In Bradley Cooper’s third film as director, his obsession with performers continues, but this time he takes a backseat, leaving Will Arnett to show that comedians are extraordinarily good at plumbing the depths of pathos in dramatic roles. But it is not in his examination of stand-up comedy as an art form that provides this film with its most fascinating facet. It is in the idea that couples still need their own individual joy and identity to thrive together as a unit. And it is this, combined with the idea of a second chance at love, that gives the film its emotional core. 

The film works when we are focused on Arnett and Dern. Their emotional journeys are the heart of the piece, and their performances are lovely. Dern is especially good at plumbing both spectrums of emotion that their marriage goes through. You will root for them to find a way. 

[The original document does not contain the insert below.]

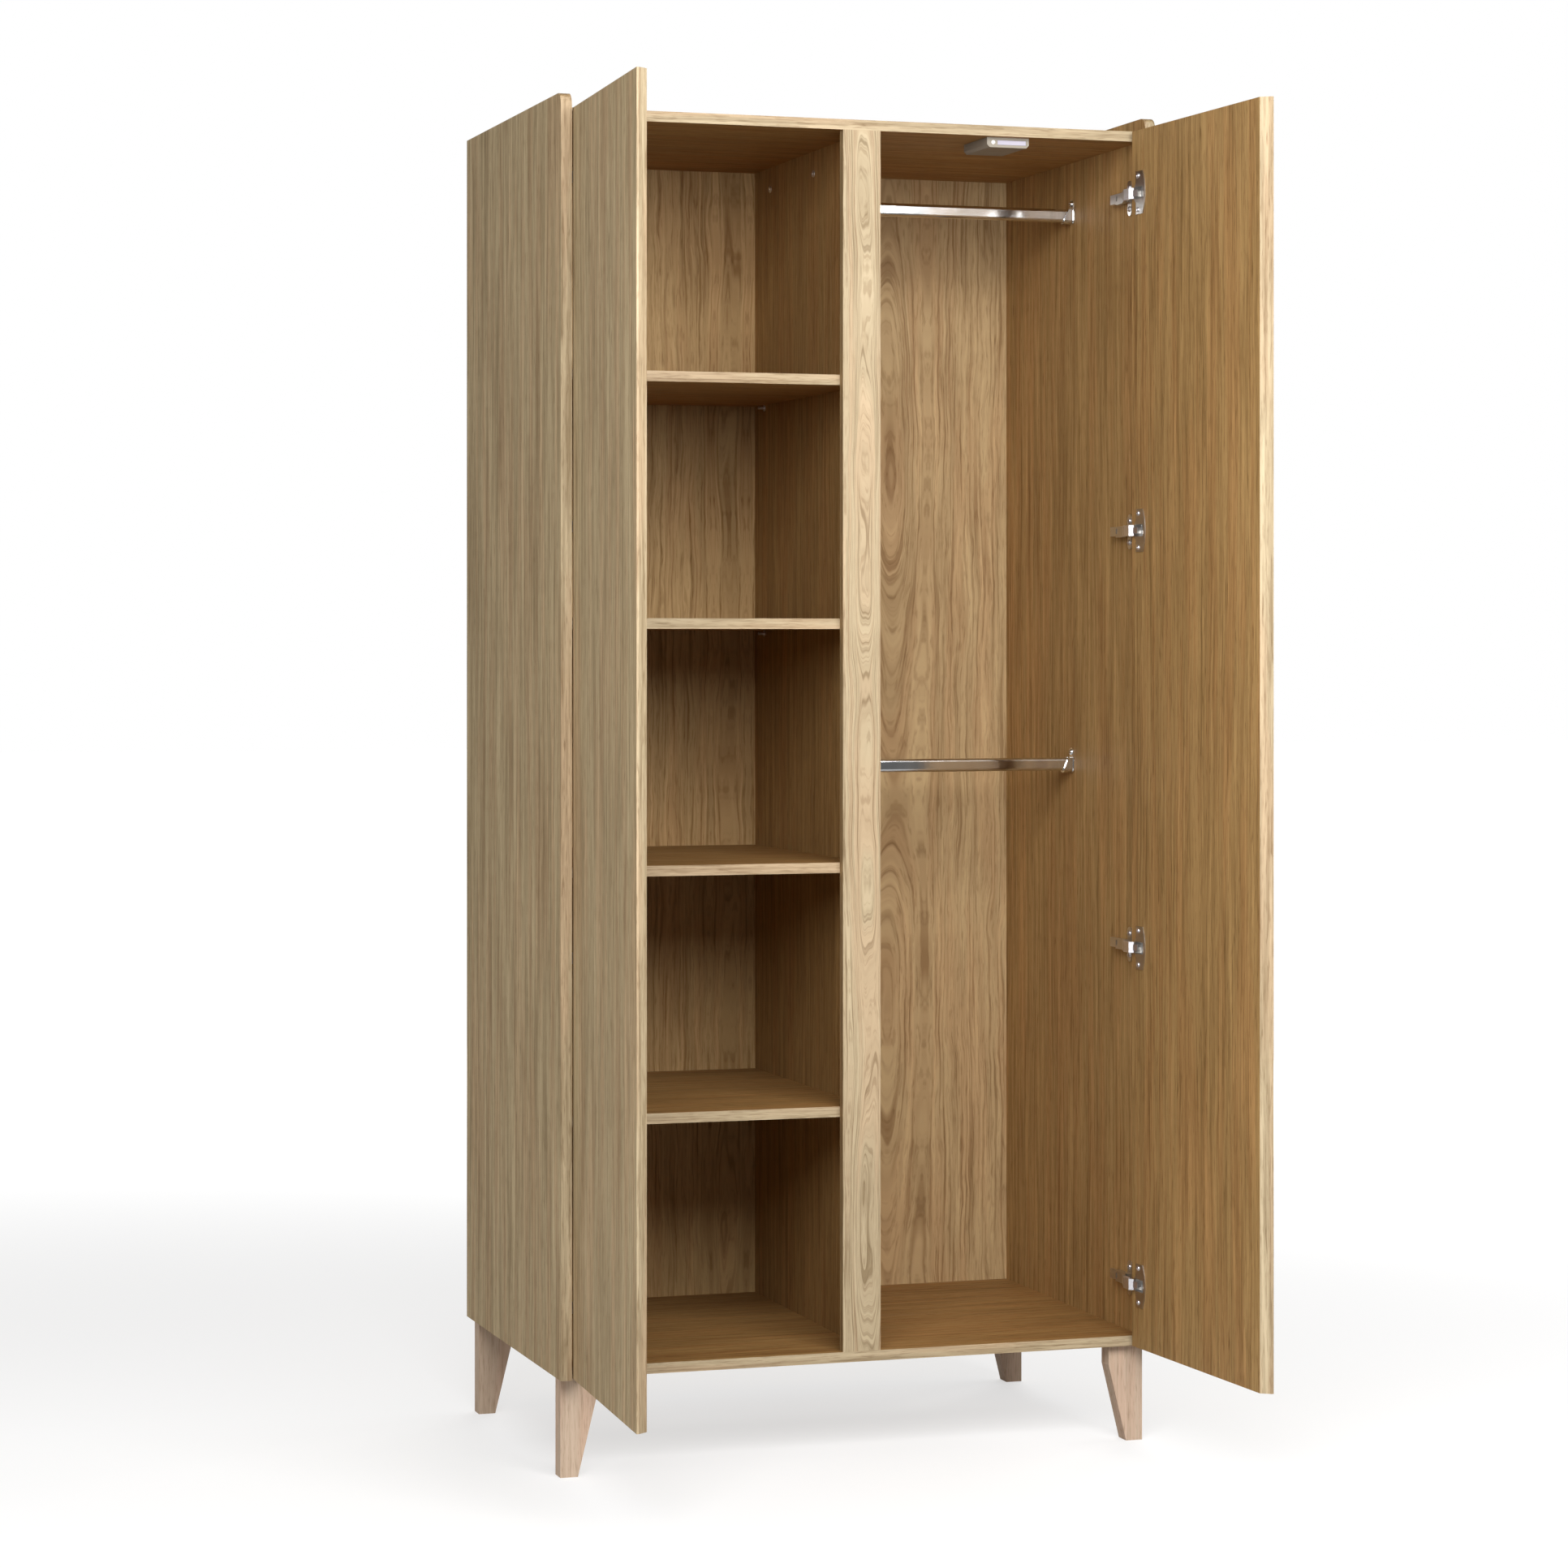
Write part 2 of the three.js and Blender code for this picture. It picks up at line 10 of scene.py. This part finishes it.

Where the film fails is in its secondary characters. Cooper himself plays a perpetually high best friend as a comedy sidekick who just grates, whilst Andra Day is unconvincing as his more driven wife. And then there is the bizarre casting of ex-American football star Peyton Manning in a dramatic role that he is not able to meet the requirements of. Alongside Dern, he seems more wooden than a marionette. 

Cooper’s previous films, A Star is Born and Maestro, were large-scale and filled with big emotion. It is nice to see him trying something smaller here, even if it never quite reaches the emotional heights of his previous works. If only that sparkle between our lead characters found its way to the rest of the cast.